Spring Times Two: Babies and Wildflowers

Tuesday, May 11, 2010
The old adage in northern Minnesota when it comes to seasons is that we don’t really have seasons. Rather, we get “winter, mud season, and a week of summer.” But really, it seems we have two sorts of springs up here in the Northwoods. The first spring comes with a trickle of water, a nub of pussywillow, when the snow begins to recede. With a chilly promise of green and growth, the first spring ushers in the dreaded mud season when the outside world become a mess of muck and dead grass.

Then, a month or two later, the second spring materializes. When things are actually green. When wildflowers start to peep out from the forest’s floor.

Gradually, we’ve been entering into that lovely second spring when it starts to seem like summer might really be coming after all. The strawberry and blueberry plants have been flowering for a couple weeks. I know people have been seeing violets up here for a while now, but I didn’t stumble across my first one of the year until Andy and I were out punting about for morel mushrooms on Sunday.

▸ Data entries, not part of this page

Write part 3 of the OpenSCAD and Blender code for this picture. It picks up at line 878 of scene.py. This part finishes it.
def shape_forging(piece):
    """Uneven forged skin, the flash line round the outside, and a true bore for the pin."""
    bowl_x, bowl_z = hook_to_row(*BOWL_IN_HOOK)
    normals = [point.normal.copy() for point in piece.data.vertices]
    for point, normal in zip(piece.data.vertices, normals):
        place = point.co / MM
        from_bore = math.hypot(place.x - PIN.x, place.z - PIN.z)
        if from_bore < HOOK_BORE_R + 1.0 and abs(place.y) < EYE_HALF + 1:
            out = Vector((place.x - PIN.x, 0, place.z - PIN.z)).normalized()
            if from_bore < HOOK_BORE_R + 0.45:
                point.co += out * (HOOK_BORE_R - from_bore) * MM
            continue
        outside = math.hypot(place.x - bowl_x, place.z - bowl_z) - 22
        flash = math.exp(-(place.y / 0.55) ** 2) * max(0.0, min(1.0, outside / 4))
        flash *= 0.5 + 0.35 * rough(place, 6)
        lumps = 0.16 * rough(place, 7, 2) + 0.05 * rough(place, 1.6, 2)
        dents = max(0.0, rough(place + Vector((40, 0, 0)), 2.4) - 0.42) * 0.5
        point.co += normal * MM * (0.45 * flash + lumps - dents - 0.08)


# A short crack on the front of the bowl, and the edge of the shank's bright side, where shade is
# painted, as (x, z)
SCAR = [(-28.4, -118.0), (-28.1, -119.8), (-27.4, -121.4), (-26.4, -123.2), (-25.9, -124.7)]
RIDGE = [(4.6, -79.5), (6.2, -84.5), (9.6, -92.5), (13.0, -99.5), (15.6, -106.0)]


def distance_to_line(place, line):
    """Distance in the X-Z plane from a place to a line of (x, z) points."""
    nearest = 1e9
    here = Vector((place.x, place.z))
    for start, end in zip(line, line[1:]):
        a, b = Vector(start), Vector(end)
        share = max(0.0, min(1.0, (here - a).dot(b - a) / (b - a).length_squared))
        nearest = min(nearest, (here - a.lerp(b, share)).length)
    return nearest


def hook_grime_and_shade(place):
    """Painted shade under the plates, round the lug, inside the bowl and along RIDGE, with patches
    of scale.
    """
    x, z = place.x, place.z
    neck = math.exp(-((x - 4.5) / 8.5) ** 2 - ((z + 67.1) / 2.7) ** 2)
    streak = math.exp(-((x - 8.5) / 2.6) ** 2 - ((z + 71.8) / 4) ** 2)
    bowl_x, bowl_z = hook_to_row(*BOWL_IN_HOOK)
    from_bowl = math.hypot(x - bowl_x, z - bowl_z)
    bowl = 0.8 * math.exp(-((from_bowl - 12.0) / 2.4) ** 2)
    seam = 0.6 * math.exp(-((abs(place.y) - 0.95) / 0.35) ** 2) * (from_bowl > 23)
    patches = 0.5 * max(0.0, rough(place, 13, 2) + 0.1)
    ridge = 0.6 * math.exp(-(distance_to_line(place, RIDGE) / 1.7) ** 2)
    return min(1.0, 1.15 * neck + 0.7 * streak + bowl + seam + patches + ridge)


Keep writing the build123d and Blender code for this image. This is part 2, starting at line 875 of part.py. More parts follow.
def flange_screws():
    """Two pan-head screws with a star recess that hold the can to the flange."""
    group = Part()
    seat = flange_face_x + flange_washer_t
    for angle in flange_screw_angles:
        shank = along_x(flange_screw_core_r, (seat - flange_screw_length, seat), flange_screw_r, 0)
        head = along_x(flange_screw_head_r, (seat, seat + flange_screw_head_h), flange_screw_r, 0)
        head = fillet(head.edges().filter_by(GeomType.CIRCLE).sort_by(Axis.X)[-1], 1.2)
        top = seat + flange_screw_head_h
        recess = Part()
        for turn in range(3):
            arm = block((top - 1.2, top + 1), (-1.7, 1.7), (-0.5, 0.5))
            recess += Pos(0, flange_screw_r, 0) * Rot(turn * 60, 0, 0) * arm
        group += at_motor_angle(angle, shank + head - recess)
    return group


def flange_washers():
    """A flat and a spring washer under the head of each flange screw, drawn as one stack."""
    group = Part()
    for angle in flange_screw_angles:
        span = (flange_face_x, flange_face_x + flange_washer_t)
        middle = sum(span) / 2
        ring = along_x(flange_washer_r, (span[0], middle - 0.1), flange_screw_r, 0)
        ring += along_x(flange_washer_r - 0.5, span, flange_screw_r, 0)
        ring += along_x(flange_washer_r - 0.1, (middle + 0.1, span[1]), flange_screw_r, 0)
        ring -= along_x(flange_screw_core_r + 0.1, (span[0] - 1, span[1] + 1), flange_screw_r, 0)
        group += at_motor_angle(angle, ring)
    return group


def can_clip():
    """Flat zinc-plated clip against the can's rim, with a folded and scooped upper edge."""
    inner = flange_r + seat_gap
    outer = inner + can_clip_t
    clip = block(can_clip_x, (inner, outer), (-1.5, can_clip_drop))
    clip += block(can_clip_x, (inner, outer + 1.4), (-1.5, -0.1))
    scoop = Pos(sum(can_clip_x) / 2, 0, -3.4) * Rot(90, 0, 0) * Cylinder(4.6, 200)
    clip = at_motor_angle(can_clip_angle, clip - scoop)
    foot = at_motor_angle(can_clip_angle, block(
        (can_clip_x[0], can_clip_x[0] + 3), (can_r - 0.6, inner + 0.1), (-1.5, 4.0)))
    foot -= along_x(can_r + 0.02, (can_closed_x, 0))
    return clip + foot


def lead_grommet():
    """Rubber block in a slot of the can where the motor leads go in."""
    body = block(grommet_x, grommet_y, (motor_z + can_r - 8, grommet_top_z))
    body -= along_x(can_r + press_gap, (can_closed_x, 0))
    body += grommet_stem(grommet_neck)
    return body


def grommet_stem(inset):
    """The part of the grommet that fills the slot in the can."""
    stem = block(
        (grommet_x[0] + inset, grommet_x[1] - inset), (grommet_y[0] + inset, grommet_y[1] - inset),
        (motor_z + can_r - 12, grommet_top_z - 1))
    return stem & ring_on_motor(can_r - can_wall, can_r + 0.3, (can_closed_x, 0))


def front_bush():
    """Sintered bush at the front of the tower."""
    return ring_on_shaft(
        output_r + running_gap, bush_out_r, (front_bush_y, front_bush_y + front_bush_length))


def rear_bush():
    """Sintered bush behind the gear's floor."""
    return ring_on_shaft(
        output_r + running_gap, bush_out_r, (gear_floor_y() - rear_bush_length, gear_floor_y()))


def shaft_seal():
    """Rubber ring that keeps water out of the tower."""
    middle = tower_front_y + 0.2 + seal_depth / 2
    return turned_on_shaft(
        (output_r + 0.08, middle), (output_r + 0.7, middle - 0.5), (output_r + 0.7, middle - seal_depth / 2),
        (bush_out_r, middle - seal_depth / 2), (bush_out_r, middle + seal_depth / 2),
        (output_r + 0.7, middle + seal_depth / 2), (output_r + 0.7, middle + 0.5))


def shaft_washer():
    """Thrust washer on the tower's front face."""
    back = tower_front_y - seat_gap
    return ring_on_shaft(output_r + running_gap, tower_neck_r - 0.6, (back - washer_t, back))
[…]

(No morel luck: not even false ones. Despite getting a bit of moisture last week, things remain pretty crispy out in the woods and on Sunday, I crunched my way through what was last year a very fruitful field of blueberries.)

If you spy a blooming violet, chances are your gaze will fall on a clump of wood anemones. These equally miniature spring wildflowers (violets and anemones are probably only about 4 inches above the ground) are out in full force. I love finding wildflowers and pointing them out to others, but goodness “anemone” is a hard word to say. I always feel like I’m trapped in Finding Nemo when I yell out to Andy that I found “an anemonemone. Amnemonemomne.”

As we drove home from the ill-fated morel hunt, we spotted a yearling moose beside the road. That must mean that Mama Moose has had this spring’s baby (or babies – they seem prone to twins.) When the new babies arrive, the yearling moose who have been hanging out with Mom all winter get the boot so Mom can devote her time to her infant(s). Oh, the joys of being an older sibling.

With this second spring promising summer, Andy’s been busy getting the gardens all set for the summer planting.
It’s looking really good.

Meanwhile, I’ve done a second seed planting inside to hopefully make up for all the seeds that didn’t sprout the first go-around. I’ve always had a soft spot for Four O’Clock flowers, so of course everything else I planted sprouted while the peat pots with the Four O’Clock seeds have just sat there and rudely sprouted a couple strands of grass and nothing else. We’ll just give that a second try, shall we.